As you may know, from a quick glace at this blog, I adore Sherlock Holmes and in particular Moffat and Gattiss' modern versions of the classic tales; by stripping away the deerstalker, the fog and gaslight (all fun of course but not necessities) and concentrating on the characters of Holmes and Watson - or as we are in the 21st century, Sherlock and John - and the impossible mysteries, they have come up with the surprisingly closest adaptations of the original stories.
The opening episode of the second series, A Scandal in Belgravia, gets off to a brilliant start with the nail-biting cliffhanger from last year's finale being resolved so quickly and trivially that it is extremely funny - but there's also some foreboding as Moriarty skulks away, promising Sherlock they will meet again. The genius continues as we see the duo's success and fame growth over the months pass in minutes as John's blog becomes the talk of the town, causing Sherlock to don a deerstalker- yep, I know I what I just said, but this is a brilliant use of the stereotype - in disguise while out in public. We see several cases pass by which all have devilishly clever references to Conan Doyle tales ('The Greek Interpreter' becomes The Geek Interpreter, 'The Speckled Band' is The Speckled Blonde ETC) which is a great pay-off for Sherlockians like yours truly and hopefully encourages those who haven't to seek out the originals - if this sounds like you, please seek away.
Not to give to much away about the plot, Sherlock is sent on a mission by Buckingham Palace to recover compromising photos of an unnamed royal from dominatrix Irene Adler, known professionally as 'The Woman.' Fans of classic Holmes will know Adler as the only woman Holmes has ever taken too - something which is explored brilliantly here. Adler and Sherlock's form of flirting ranges from their playful battle of wits over his guessing her phone - that holds the photos - password (the answer to which is sure to become a catchphrase for fans) and her strutting around naked when they first meet. Theirs is a twisted love story to the highest degree and is fantastic viewing to watch unfold.
What brings the script to life is the excellent cast. As always, Benedict Cumberbatch as Sherlock is superb, drawing you too him every time he's on screen. As is Martin Freeman, who, although Cumberbatch as the best on-screen Holmes is debatable, is undoubtedly the best on-screen Watson. Una Stubbs gets quite a bit to do as Mrs Hudson, the Baker Street boy's resilient landlady, and Louise Brealey is again adorable in her few minutes on screen as the Sherlock-infatuated Molly.
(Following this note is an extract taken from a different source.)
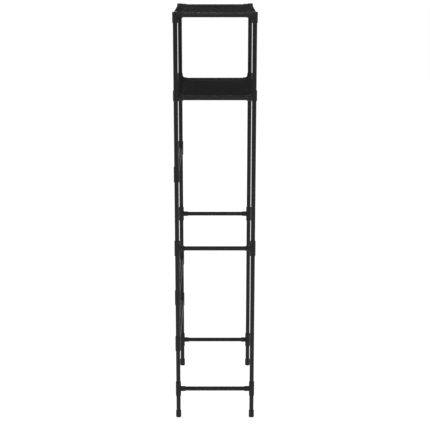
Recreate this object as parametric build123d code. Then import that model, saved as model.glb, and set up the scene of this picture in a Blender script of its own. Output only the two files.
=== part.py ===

However, Lara Pulver is the star of the supporting cast as her Adler is sassy, sexy and a genius and is believably more than a match for Sherlock. After watching 90 minutes of something so cerebral yet exciting as this, your brain is throbbing from all it has taken it but you'll find yourself beaming at the expert telly you've just watched - why can't more telly be like this?!

So, overall, although both Who and Sherlock are the best examples of television out there, and it is extremely hard to choose between them, in this instance Sherlock wins, by a smidgen.